[start Extracted records]

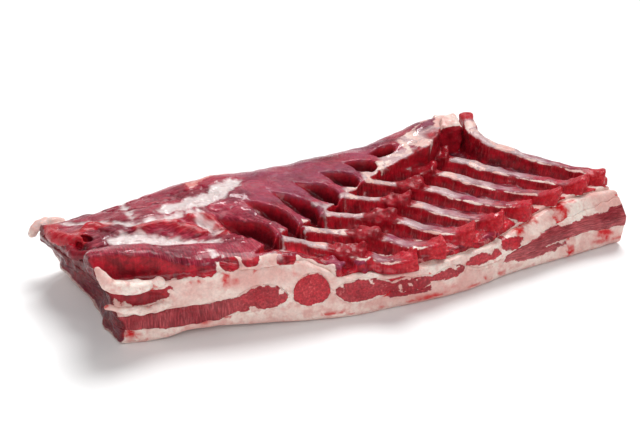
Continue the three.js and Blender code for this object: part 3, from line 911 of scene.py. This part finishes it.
def paint_front_rim(masks, x, y, z):
    """The white rim over the front cut, and the small muscles that show in it."""
    inward = y - front_edge(x)
    reach = 8 + 2.5 * noise(x, y, z, 6.0, 921)
    rim = smooth(reach + 1, reach - 1, inward) * smooth(-146, -138, x) * smooth(-36, -44, x)
    ovals = patches(x, z, RIM_MUSCLES, 0.12, 850) * smooth(12, 8, inward)
    blend_to(masks, rim, fat=1 - ovals, raw=ovals, film=0.0)
    raise_to(masks, sleek=rim * ovals)


def paint_folds(masks, x, y, z):
    """Red lips, a deep-toned rim and the pale tab at the left end, and the back left edge's fat."""
    rim = near_bar(x, y, z, *CURLED_RIM)
    lips = np.maximum(near_bar(x, y, z, *END_LIP), near_bar(x, y, z, *RED_LIP))
    blend_to(masks, rim, raw=0.6)
    blend_to(masks, lips, raw=0.75, blood=0.4)
    blend_to(masks, np.maximum(lips, rim), fat=0.0, film=0.0, dark=0.0)
    raise_to(masks, dark=0.5 * rim * (1 - lips), sleek=rim)
    edge = smooth(-150, -185, x) * smooth(7, 4.5, back_edge(x) - y + noise(x, y, z, 8.0, 931))
    tab = near_bar(x, y, z, END_TAB[0], TAB_PAINT_RADIUS)
    pale = np.maximum(tab, edge * smooth(12, 7, top_height(x, y) - z))
    blend_to(masks, pale, dark=0.0, blood=0.0, film=0.0, raw=0.0, fat=1.0 - 0.4 * tab)
    raise_to(masks, white=tab)


def paint_left_muscles(masks, x, y, z, depth, facing_up):
    """White fascia, painted glints, red rolls, and painted shade in hollows and creases, on the
    muscles left of the slots.
    """
    left = smooth(-95, -110, x)
    raise_to(masks, grainy=0.35 * masks["raw"] * left, sleek=masks["raw"] * left)
    # painted glints: white specks in spots of the wet top
    glint_spots = patches(x, y, GLINT_SPOTS, 0.3, 610) * smooth(0.15, 0.45, noise(x, y, z, 2.4, 620))
    white = np.maximum(near_routes(x, y, FASCIA, 3.6, 600) * facing_up, glint_spots)
    creases = furrows(x, y) * facing_up * (1 - white)
    rolls = near_routes(x, y, RED_ROLLS, 1.4, 700) * facing_up
    # painted shade below the muscles' tops and in the creases between bundles
    raise_to(masks, white=white, raw=0.85 * rolls, blood=0.25 * rolls,
             dark=0.45 * smooth(4, 18, depth) * smooth(-100, -120, x) + 0.4 * creases)


def paint_rib_fascia(masks, x, y, z, up, depth, facing_up):
    """Broken white and cream fascia by the slots and strips, and fat along the back edge."""
    rib_fascia = near_routes(x, y, RIB_FASCIA, 3.4, 640) * smooth(0.0, 0.3, up)
    broken = rough(x, y, z, (1, 6.0, 641), (0.5, 2.8, 642))
    knot_places = [stepped(ROOT, i) - 5 for i in range(STRIPS)]
    knots = np.maximum.reduce([bell(np.hypot(x - at_x, y - at_y), 6.0)
                               for at_x, at_y in knot_places])
    cream = np.maximum(0.55 * smooth(0.1, 0.7, broken),
                       smooth(0.35, 0.7, knots + 0.5 * broken - 0.1))
    over_edge = np.maximum(facing_up, smooth(13, 4, depth + 5 * broken))
    loin_fascia = near_routes(x, y, LOIN_FASCIA, 2.6, 670) * over_edge
    back = near_routes(x, y, [BACK_EDGE], 3.0, 680)
    raise_to(masks, fat=np.maximum(rib_fascia * cream, loin_fascia * (0.8 + 0.3 * broken)),
             white=rib_fascia * smooth(-0.5, 0.4, broken) * 0.7,
             blood=0.5 * rib_fascia * smooth(-0.2, -0.7, broken))
    raise_to(masks, fat=0.6 * back, blood=0.55 * back)


def paint_membrane(masks, x, y, z):
    """Lilac film, and a faint painted sheen where the muscle isn't cut."""
    whole = 1 - masks["raw"]
    veil = smooth(-0.2, 0.5, noise(x, y, z, 26.0, 690) + 0.35 * smooth(-90, -40, x))
    # painted sheen: faint pale streaks standing in for highlights on the wet membrane
    painted_sheen = noise(0.35 * (x + y), y - x, 0.0, 7.0, 691) + 0.5 * noise(x, y, z, 3.5, 692)
    raise_to(masks, film=whole * veil * lerp(0.12, 0.6, smooth(-110, -60, x)),
             white=0.12 * smooth(0.45, 1.0, painted_sheen) * whole)


def paint_bed(masks, x, y, z, depth):
    """The floor between the strips: film and painted shade at the back, and clean fat at the front."""
    at_floor = 1 - smooth(0, 3, z - floor_height(x, y) - 1)
    bed = smooth(7, 10, depth) * at_floor * smooth(-90, -70, x)
    to_front = smooth(50, 24, y - front_edge(x))
    # painted shade on the floor between the strips, towards the back
    blend_to(masks, bed, fat=0.3 + 0.6 * to_front, film=0.5 * (1 - to_front),
             dark=0.6 * (1 - to_front))


def paint_rib_meat(x, y, z, normal):
    masks = blank(x)
    depth = top_height(x, y) - z
    up = normal[:, 2]
    facing_up = smooth(0.2, 0.5, up)
    raise_to(masks, raw=np.maximum(smooth(2, 5, depth), 1 - facing_up))
    paint_left_muscles(masks, x, y, z, depth, facing_up)
    paint_rib_fascia(masks, x, y, z, up, depth, facing_up)
    paint_membrane(masks, x, y, z)
    across, along = y.copy(), x.copy()
    front_roll = (y < -24) & (x < -90)
    across[front_roll], along[front_roll] = x[front_roll], y[front_roll]
    paint_slots(masks, x, y, z, across, along)
    paint_bed(masks, x, y, z, depth)
    paint_strips(masks, x, y, z, normal, across, along)
    paint_stubs(masks, x, y, z, normal)
    paint_front_rim(masks, x, y, z)
    paint_left_end(masks, x, y, z, normal)
    paint_folds(masks, x, y, z)
    return masks, fibre_frame(across, along)


# --- materials ---
def srgb(r, g, b):
    """The linear colour of 8-bit sRGB values, with alpha."""
    parts = [v / 255 for v in (r, g, b)]
    return tuple([v / 12.92 if v <= 0.04045 else ((v + 0.055) / 1.055) ** 2.4 for v in parts] + [1.0])


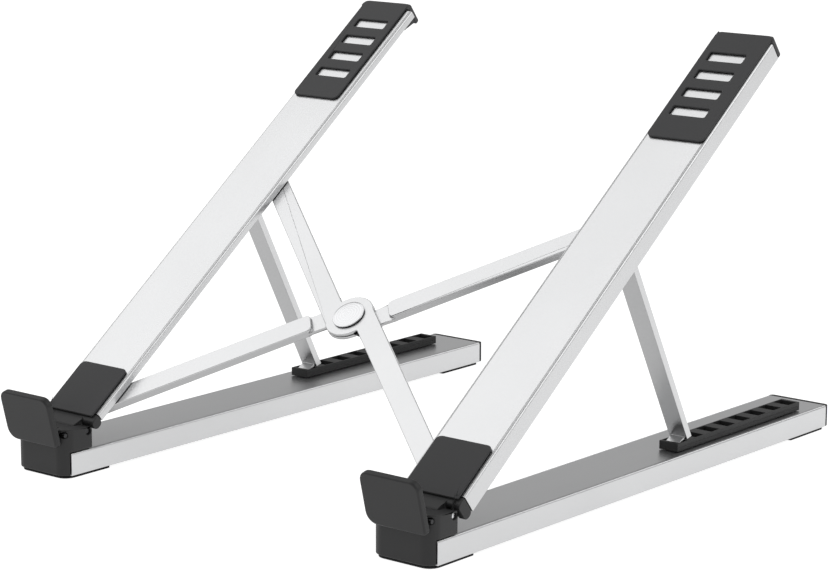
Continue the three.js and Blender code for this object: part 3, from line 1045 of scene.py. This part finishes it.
@dataclass(frozen=True)
class Studio:
    """Camera, lights and floor.

    Args:
        azimuth: Camera's turn about the stand, in degrees from looking along +Y.
        elevation: Camera's height above the horizon, in degrees.
        roll: Camera's roll, in degrees.
        distance: From the camera to the point it aims at, in metres.
        lens: Focal length, in millimetres.
        aim: The point aimed at, from the middle of the stand's box, in metres.
        surround: Brightness of the surround.
        glow: Brightness of the floor's own light.
        floor_size: The floor's side, in metres.
        floor_grey: The floor's own grey, linear.
        boxes: The soft boxes.
    """

    azimuth: float = 39.622
    elevation: float = 11.611
    roll: float = 0.09
    distance: float = 1.06772
    lens: float = 124.26
    aim: tuple[float, float, float] = (-0.00194, -0.00559, -0.01447)
    surround: float = 0.5
    glow: float = 0.92
    floor_size: float = 24.0
    floor_grey: float = 0.35
    boxes: tuple[SoftBox, ...] = (
        SoftBox("left_box", (-0.87, -0.3, 1.15), 1.5, 1.02),
        SoftBox("right_box", (1.0, 0.3, 0.85), 0.9, 1.4),
        SoftBox("rear_box", (0.32, 1.25, 1.1), 0.8, 1.3),
    )

    def place_camera(self, middle: Vector) -> None:
        """Adds the camera.

        Args:
            middle: The middle of the stand's box.
        """
        a, e = math.radians(self.azimuth), math.radians(self.elevation)
        back = Vector((math.sin(a) * math.cos(e), -math.cos(a) * math.cos(e), math.sin(e)))
        data = bpy.data.cameras.new("camera")
        data.lens = self.lens
        camera = bpy.data.objects.new("camera", data)
        bpy.context.scene.collection.objects.link(camera)
        camera.rotation_mode = "QUATERNION"
        look = (-back).to_track_quat("-Z", "Y")
        roll = Matrix.Rotation(math.radians(self.roll), 4, "Z").to_quaternion()
        camera.rotation_quaternion = look @ roll
        camera.location = middle + Vector(self.aim) + back * self.distance
        bpy.context.scene.camera = camera

    def light(self) -> None:
        """Adds soft boxes and a pale surround."""
        world = bpy.data.worlds.new("surround")
        world.use_nodes = True
        backdrop = world.node_tree.nodes["Background"]
        backdrop.inputs["Color"].default_value = (1.0, 1.0, 1.0, 1.0)
        backdrop.inputs["Strength"].default_value = self.surround
        bpy.context.scene.world = world
        for box in self.boxes:
            box.hang()

    def floor(self) -> None:
        """Adds a wide pale floor that glows a little, as a light table does."""
        bpy.ops.object.select_all(action="DESELECT")
        bpy.ops.mesh.primitive_plane_add(size=self.floor_size)
        plane = bpy.context.object
        plane.name = "floor"
        material, _, shader = new_material("floor")
        shader.inputs["Base Color"].default_value = (*(self.floor_grey,) * 3, 1.0)
        shader.inputs["Roughness"].default_value = 0.9
        shader.inputs["Specular IOR Level"].default_value = 0.0
        shader.inputs["Emission Color"].default_value = (1.0, 1.0, 1.0, 1.0)
        shader.inputs["Emission Strength"].default_value = self.glow
        plane.data.materials.append(material)
        plane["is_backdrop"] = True


def main() -> None:
    """Builds the studio and the stand."""
    logging.basicConfig(level=logging.INFO)
    frame = Frame()
    low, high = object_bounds()
    bpy.context.scene.view_settings.view_transform = "Standard"
    studio = Studio()
    studio.place_camera((low + high) / 2)
    studio.light()
    studio.floor()
    cross = frame.joints["brace_cross"]
    axis = Vector(cross["axis"])
    finishes = Finishes(Vector(cross["pos_m"]), math.atan2(-axis.y, axis.z))
    for side in Side:
        BaseSide(frame, finishes).build(side)
        Arm(frame, finishes).build(side)
        Props(frame, finishes).build(side)
        Lips(frame, finishes).build(side)
    Brace(frame, finishes).build()
    low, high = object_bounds()


if __name__ == "__main__":
    main()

[end Extracted records]

* [Problem to work on]: Gather each line from the entries above that includes the word "Continue".

* [Written response]:
Continue the three.js and Blender code for this object: part 3, from line 911 of scene.py. This part finishes it.
Continue the three.js and Blender code for this object: part 3, from line 1045 of scene.py. This part finishes it.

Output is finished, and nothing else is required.